L’Italia, di tutto sembrerebbe aver bisogno, fuorché di uomini e/o donne soli/e al comando se, come è giusto che sia, l’apparato istituzionale caratteristico della nostra Costituzione sia di carattere parlamentare. Ma il punto di ogni ragionamento è uno e prioritario rispetto a qualsivoglia altro: quale finalità può voler mai conseguire chi intenda rafforzare, attraverso la scelta popolare, o ipoteticamente tale, la legittimazione del primo ministro? Perché sollecitare una modifica del rapporto e della autonomia nelle relazioni tra governo e parlamento? Se, come annunciato dalla stessa Giorgia Meloni, la ragione di tutto vorrebbe risiedere nell’offrire alla cittadinanza solo la opportunità di esprimere direttamente una preferenza, allora, la motivazione rivelerebbe tutta la sua inutilità, fallacia, e dannosità sul piano pratico, posto che, espressa quella ridetta preferenza, il primo ministro resterebbe, verosimilmente, in assenza di qualsivoglia vincolo operativo, assolutamente libero di operare discrezionalmente mettendo a serio rischio ogni garanzia di stabilità.

Insomma, stando a quanto l’esperienza dell’ultimo decennio parrebbe voler insegnare, chi di proclami ferisce di proclami perisce.

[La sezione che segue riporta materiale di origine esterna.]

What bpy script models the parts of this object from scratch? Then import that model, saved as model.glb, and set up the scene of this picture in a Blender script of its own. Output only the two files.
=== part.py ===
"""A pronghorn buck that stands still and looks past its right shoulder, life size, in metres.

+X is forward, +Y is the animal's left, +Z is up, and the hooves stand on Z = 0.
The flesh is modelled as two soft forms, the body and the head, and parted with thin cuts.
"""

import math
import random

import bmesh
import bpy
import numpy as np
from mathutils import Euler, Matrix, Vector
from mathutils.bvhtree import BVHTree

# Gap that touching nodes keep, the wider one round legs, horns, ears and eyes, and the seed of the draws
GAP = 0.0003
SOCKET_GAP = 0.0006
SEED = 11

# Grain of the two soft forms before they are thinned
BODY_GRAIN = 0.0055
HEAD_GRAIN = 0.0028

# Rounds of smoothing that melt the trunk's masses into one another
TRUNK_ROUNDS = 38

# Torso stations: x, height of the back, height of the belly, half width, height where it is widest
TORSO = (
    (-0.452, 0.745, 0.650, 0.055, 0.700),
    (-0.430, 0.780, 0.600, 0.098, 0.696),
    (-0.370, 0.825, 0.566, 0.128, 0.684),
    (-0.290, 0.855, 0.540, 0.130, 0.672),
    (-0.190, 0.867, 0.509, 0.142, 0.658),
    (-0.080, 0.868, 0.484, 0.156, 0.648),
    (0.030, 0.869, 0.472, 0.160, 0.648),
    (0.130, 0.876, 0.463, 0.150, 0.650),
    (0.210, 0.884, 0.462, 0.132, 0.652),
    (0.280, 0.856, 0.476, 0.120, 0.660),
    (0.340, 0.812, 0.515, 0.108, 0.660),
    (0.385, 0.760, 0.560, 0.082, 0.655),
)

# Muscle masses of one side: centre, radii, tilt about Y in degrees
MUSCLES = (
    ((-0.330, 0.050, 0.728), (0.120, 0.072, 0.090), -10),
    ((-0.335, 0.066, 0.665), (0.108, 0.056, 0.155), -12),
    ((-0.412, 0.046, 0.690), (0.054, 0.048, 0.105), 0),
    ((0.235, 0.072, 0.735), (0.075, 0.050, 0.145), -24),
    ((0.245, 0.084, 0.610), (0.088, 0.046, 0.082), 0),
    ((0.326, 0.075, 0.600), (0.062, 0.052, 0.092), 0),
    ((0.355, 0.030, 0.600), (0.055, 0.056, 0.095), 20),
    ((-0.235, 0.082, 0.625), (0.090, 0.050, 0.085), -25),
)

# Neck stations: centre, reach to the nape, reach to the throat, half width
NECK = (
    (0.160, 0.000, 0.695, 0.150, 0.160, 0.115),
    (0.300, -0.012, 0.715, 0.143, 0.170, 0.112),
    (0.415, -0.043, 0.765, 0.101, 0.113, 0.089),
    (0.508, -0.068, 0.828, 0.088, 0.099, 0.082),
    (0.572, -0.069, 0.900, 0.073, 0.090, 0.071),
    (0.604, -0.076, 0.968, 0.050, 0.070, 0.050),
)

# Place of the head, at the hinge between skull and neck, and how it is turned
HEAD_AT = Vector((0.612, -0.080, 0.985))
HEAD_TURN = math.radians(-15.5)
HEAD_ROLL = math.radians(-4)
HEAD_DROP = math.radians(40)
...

E anche questa esperienza di governo di destra appare assai deludente sul piano anche solo della chiarezza espressiva che mai dovrebbe difettare. Soprattutto allorquando, come nel caso in esame, si abbia l’ardire di voler procedere alla trasformazione (assai improbabile considerate le premesse) del rapporto tra l’elettorato ed il governo. Lo si può pure dire, intendiamoci, ma poi occorre essere conseguenti, e bisogna esserlo in maniera chiara e risoluta.

Di quali poteri ulteriori Giorgia Meloni intenderebbe disporre nell’esercizio del suo mandato? Quali finalità intende perseguire che, ad oggi, le sarebbero precluse? La Costituzione Italiana ha prerogative uniche nella loro consistenza, tutte armonicamente connesse nel loro impianto originario. Quindi, perché correre il rischio di indebolirne la portata? Non sarebbe forse più opportuno rafforzare il Parlamento ed il confronto democratico all’interno delle istituzioni? Questo dovrebbe essere il punto fondamentale del confronto.

Non si può correre il rischio di privare di contenuti gli organismi democratici in nome di non si sa (allo stato) bene cosa. Ancora di più, allorquando, ogni tentativo di riforma costituzionale parrebbe aver inciso negativamente sul percorso politico dei suoi promotori.

Le esigenze del Paese sono ben altre, e concernono il disbrigo della quotidianità e delle sue esigenze essenziali, e su questi aspetti il Governo dovrebbe concentrare la sua forza di intervento. O si è capaci di farlo, oppure si ridia voce agli italiani attraverso le urne.